What the Music Sounded Like
The production on Lonely Weekends had a quality common to the best Memphis recordings of the period: a slight roughness at the edges that felt earned rather than accidental, a rhythm section that swung without losing its anchor, and Rich's voice at the center carrying a sadness that the upbeat elements kept from becoming oppressive. The piano, which Rich was entirely capable of playing, had a prominent role in the arrangement, giving the track a rolling quality that kept it from settling into pure slow drag. The weekend as a unit of time, so full of social promise and so punishing when you're alone in it, gave the song's narrative a specificity that generic loneliness songs couldn't match. The word "weekends" in the title was doing real work, naming a particular recurring pain rather than a vague general condition, and audiences responded to that precision with the kind of loyalty that kept the record on the chart for five months.

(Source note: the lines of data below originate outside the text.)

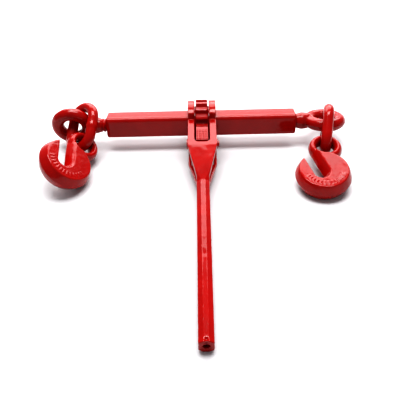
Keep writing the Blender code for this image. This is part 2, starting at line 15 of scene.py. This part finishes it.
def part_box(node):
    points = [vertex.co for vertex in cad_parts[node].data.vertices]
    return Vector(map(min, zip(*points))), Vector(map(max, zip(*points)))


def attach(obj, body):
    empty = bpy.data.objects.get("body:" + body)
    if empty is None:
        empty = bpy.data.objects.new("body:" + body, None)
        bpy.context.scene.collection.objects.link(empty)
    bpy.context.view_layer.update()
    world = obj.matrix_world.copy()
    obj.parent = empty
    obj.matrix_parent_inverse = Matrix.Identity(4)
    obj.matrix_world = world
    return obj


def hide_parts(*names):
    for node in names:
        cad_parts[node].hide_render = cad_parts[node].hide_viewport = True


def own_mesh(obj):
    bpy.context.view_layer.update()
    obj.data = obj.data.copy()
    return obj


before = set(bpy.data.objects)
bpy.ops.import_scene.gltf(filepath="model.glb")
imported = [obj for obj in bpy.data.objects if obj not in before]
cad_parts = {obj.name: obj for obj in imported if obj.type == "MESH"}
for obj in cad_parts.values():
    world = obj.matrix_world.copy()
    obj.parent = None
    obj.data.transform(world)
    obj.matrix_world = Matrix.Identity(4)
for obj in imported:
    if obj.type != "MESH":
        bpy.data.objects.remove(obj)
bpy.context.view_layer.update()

# Sizes as in the CAD model
AXIS_Z = 0.0315                  # height of the barrel's axis
BARREL_TURN = math.pi / 16       # the tube's flats stand half a tooth off level
TUBE_WIDTH = 0.0286
TUBE_BORE_R = 0.0120
TUBE_CHAMFER = 0.0016
SCREW_R = 0.009525
NECK_R = 0.0112
NECK_LENGTH = 0.0100
SCREW_LENGTH = 0.1650
COLLAR_LENGTH = 0.0050
# Each eye's side, direction, place along X and roll about X
EYES = (("left", -1, -0.1745, math.radians(98.5)), ("right", 1, 0.1669, math.radians(-12.5)))
LINK_WIRE_R = 0.0070
LINK_SPACING = 0.0360
LINK_LENGTH = 0.0720
HOOK_THICKNESS = 0.0240
HOOK_RIM_R = 0.0348
HOOK_RIM_CENTRE = (0.0455, -0.0070)
HOOK_THROAT_WIDTH = 0.0130
HOOK_THROAT_END = (0.0515, -0.0127)
HOOK_THROAT_ANGLE = math.radians(19.5)
HOOK_RIM_BEVEL = 0.0050
HOOK_SHANK_BEVEL = 0.0075
HOOK_TIP_BEVEL = 0.0012
HOOK_TIP_LENGTH = 0.0300
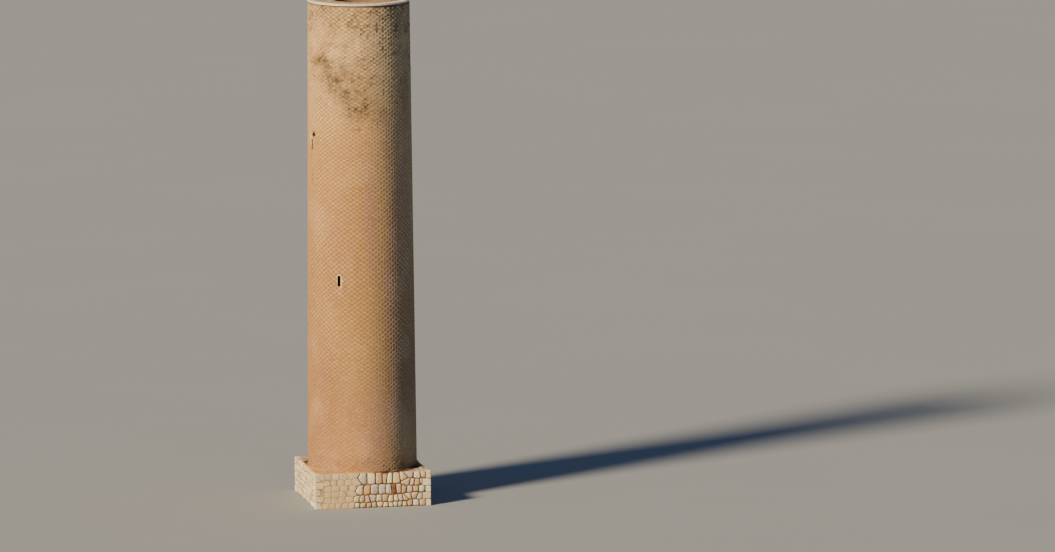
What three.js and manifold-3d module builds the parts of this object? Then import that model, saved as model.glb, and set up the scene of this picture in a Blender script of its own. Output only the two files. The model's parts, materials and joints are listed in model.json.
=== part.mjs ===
// A round brick minaret on a square stone plinth.
// Sizes are in millimetres and +Z is up. The origin is at the middle of the plinth's foot, and
// the plinth's front faces -Y. An azimuth is counted in degrees from -Y towards +X.

import * as THREE from "three";
import { mergeVertices } from "three/addons/utils/BufferGeometryUtils.js";
import Module from "manifold-3d";

// Plinth
const PLINTH_SIDE = 6000;
const PLINTH_HEIGHT = 1800;
const FACING_THICKNESS = 450;
const BEDDING_THICKNESS = 60;

// Shaft
const TOTAL_HEIGHT = 25710;
const FOOT_RADIUS = 2785;
const HEAD_RADIUS = 2585;
const WELL_RADIUS = 1250;
const LIFT_COUNT = 4;
const SEGMENT_COUNT = 6;
const FACET_ANGLE = 6;

// Coping round the outer edge of the wall head
const COPING_HEIGHT = 100;
const COPING_WIDTH = 330;
const COPING_OVERHANG = 30;
const WALL_HEAD_DROP = 40;

// Slit windows: each lights the well half a turn, less a little, on from the one below it.
// Heights are counted from the ledge.
const SLIT_COUNT = 5;
const SLIT_WIDTH = 165;
const SLIT_INNER_WIDTH = 320;
const SLIT_NECK = 300;
const SLIT_HEIGHT = 550;
const LOWEST_SLIT_HEIGHT = 6350;
const SLIT_RISE = 3430;
const LOWEST_SLIT_AZIMUTH = 166.3;
const SLIT_TURN = 159.1;

// A segment is cut by the slits whose middles lie within this angle of it
const SLIT_MARGIN = 5;

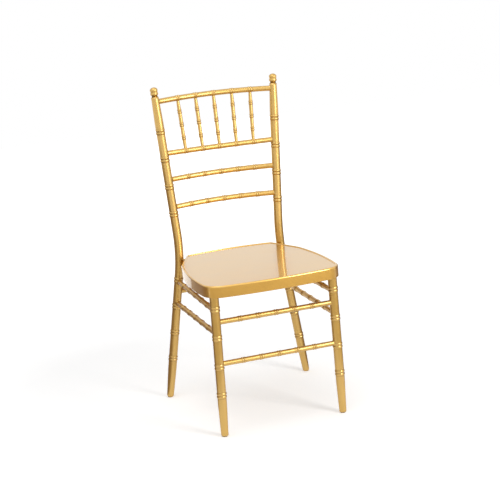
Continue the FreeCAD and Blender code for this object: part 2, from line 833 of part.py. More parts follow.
doc.recompute()
for item in doc.Objects:
    if "Invalid" in item.State or "Error" in item.State:
        raise RuntimeError(f"{item.Label} failed: {item.State}")
os.makedirs("parts", exist_ok=True)
for piece in pieces:
    shape = piece.Shape
    if shape.isNull() or not shape.isValid() or len(shape.Solids) != 1:
        raise RuntimeError(f"{piece.Label} is not one valid solid")
    shape.exportStep(f"parts/{piece.Label}.step")
print(f"{len(pieces)} pieces written")
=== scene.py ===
"""Chiavari chair in gold enamel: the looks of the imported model. Metres, floor at z = 0."""
import bpy
import numpy as np
from mathutils import Matrix, Vector


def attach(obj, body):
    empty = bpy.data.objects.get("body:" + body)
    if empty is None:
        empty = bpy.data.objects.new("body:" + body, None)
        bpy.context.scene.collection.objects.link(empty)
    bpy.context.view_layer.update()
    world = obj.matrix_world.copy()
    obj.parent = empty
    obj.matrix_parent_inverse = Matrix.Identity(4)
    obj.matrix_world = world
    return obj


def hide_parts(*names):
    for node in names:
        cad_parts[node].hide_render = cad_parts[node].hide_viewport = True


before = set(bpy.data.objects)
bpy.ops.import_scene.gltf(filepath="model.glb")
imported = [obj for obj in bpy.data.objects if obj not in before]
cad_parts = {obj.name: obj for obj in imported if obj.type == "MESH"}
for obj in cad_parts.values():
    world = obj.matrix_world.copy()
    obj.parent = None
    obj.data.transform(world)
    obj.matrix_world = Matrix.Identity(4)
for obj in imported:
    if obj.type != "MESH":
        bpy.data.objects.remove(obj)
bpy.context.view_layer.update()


# Camera
# A long lens about 3.7 m away, to the left of the front and a little above the seat. It is
# rolled by a few degrees, because the chair leans that way in the photograph.

CAMERA_AZIMUTH = np.radians(-18.01)
CAMERA_ELEVATION = np.radians(13.22)
CAMERA_ROLL = np.radians(-4.82)
CAMERA_DISTANCE = 3.65878
CAMERA_AIM = np.array([0.00521, 0.0090, 0.45466])
LENS_MM = 93.565


def in_scene(name, data):
    """A new object of the scene with this mesh, lamp or camera."""
    obj = bpy.data.objects.new(name, data)
    bpy.context.scene.collection.objects.link(obj)
    return obj


away = np.array([
    np.sin(CAMERA_AZIMUTH) * np.cos(CAMERA_ELEVATION),
    -np.cos(CAMERA_AZIMUTH) * np.cos(CAMERA_ELEVATION),
    np.sin(CAMERA_ELEVATION),
])
level = np.array([np.cos(CAMERA_AZIMUTH), np.sin(CAMERA_AZIMUTH), 0.0])
upright = np.cross(away, level)
right = np.cos(CAMERA_ROLL) * level + np.sin(CAMERA_ROLL) * upright
upward = -np.sin(CAMERA_ROLL) * level + np.cos(CAMERA_ROLL) * upright
camera = in_scene("camera", bpy.data.cameras.new("camera"))
camera.data.lens = LENS_MM
camera.data.sensor_width = 36.0
camera.matrix_world = Matrix.Translation(CAMERA_AIM + away * CAMERA_DISTANCE) @ Matrix(
    np.stack([right, upward, away], axis=1).tolist()).to_4x4()
bpy.context.scene.camera = camera
bpy.context.scene.view_settings.view_transform = "Standard"


# Studio: a white floor, a white room and soft lamps
# The floor and the room are white to the eye and in the metal's reflections. Low screens of warm
# grey cloth at both sides give each tube its two darker flanks. A paler cloth in front tones down
# the floor that the skirt mirrors. The camera sees none of the cloths.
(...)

The Career That Came Later
In 1960 Rich was still figuring out where he fit in a music industry that didn't have a clean box for him. The answer would come eventually: he became one of country music's most celebrated performers of the early 1970s, and the CMA recognized him as Entertainer of the Year in 1974. But the seeds of that later success were audible in Lonely Weekends, which demonstrated both his emotional range and his commercial instincts. The 21-week Hot 100 run in 1960 was a preview of an audience that would follow him wherever he went.
Still Compelling Across Six Decades
Charlie Rich's Lonely Weekends holds up because the feeling it captures is permanently available to anyone who has sat in an empty apartment on a Friday night wondering where everyone else has gone. Press play and hear a singer finding his footing with complete, unmistakable authority; the uncertainty in his career is nowhere audible in the performance.
“Lonely Weekends” — Charlie Rich's singular moment on the 1960s charts.
02 Song Meaning
Lonely Weekends — The Social Architecture of Solitude
The weekend occupies a specific and freighted place in the emotional geography of working life. It is promised across the long days of the week, anticipated as the space where real life happens; then it arrives and becomes the cruelest possible test of whether you actually have a life outside your daily routine. Lonely Weekends places that experience at its center with a precision that turns a universal feeling into something sharply, uncomfortably personal.
The Week and Its End
Charlie Rich's lyric structures its sadness around the rhythm of the calendar itself: the work week provides distraction, obligation, the company of colleagues and schedules, a framework that holds you together whether you want it to or not. The weekend strips all of that away and leaves the narrator alone with himself and with the question of who he actually is when no external structure is filling the hours. The contrast between these two modes of time gives the song its particular emotional shape. This is not a song about loneliness in the abstract; it is a song about the specific, scheduled, entirely predictable loneliness that arrives every Friday evening and doesn't leave until Monday morning.
Social Life as the Measure of Happiness
The lyric's implicit claim is that fullness of life is measured in shared time: parties, dancing, company, the warmth of the person who is absent from the narrator's weekends. This is a very particular mid-century American vision of the good life, one in which social participation equals happiness and solitude equals some form of personal failure. Rich delivers that vision without irony, and in 1960 his audience received it with immediate recognition because the social structures of that era made the weekend a highly visible and socially legible proving ground for personal life.
Rockabilly Sadness
Part of what distinguishes Lonely Weekends from the softer teen ballads of its era is its musical register. The rockabilly underpinning, even in its more polished form here, carries an energy that cuts against pure self-pity; the sadness is delivered with a physical force that transforms it into something more complex than mere complaint or moping. Rich's vocal range allows him to move between the raw and the refined within a single phrase, and that mobility gives the song's central feeling a texture that straight pop production wouldn't have generated.
The Enduring Specificity
Songs about loneliness are common in every era of popular music. Songs that locate that loneliness in the specific, weekly, entirely predictable disappointment of unshared free time are considerably rarer. Lonely Weekends earns its lasting place in the catalog because it describes a recognizable, repeating human experience with enough specificity to make it feel newly true each time. The weeks still end. The feeling still arrives on schedule. The record still names it with complete accuracy.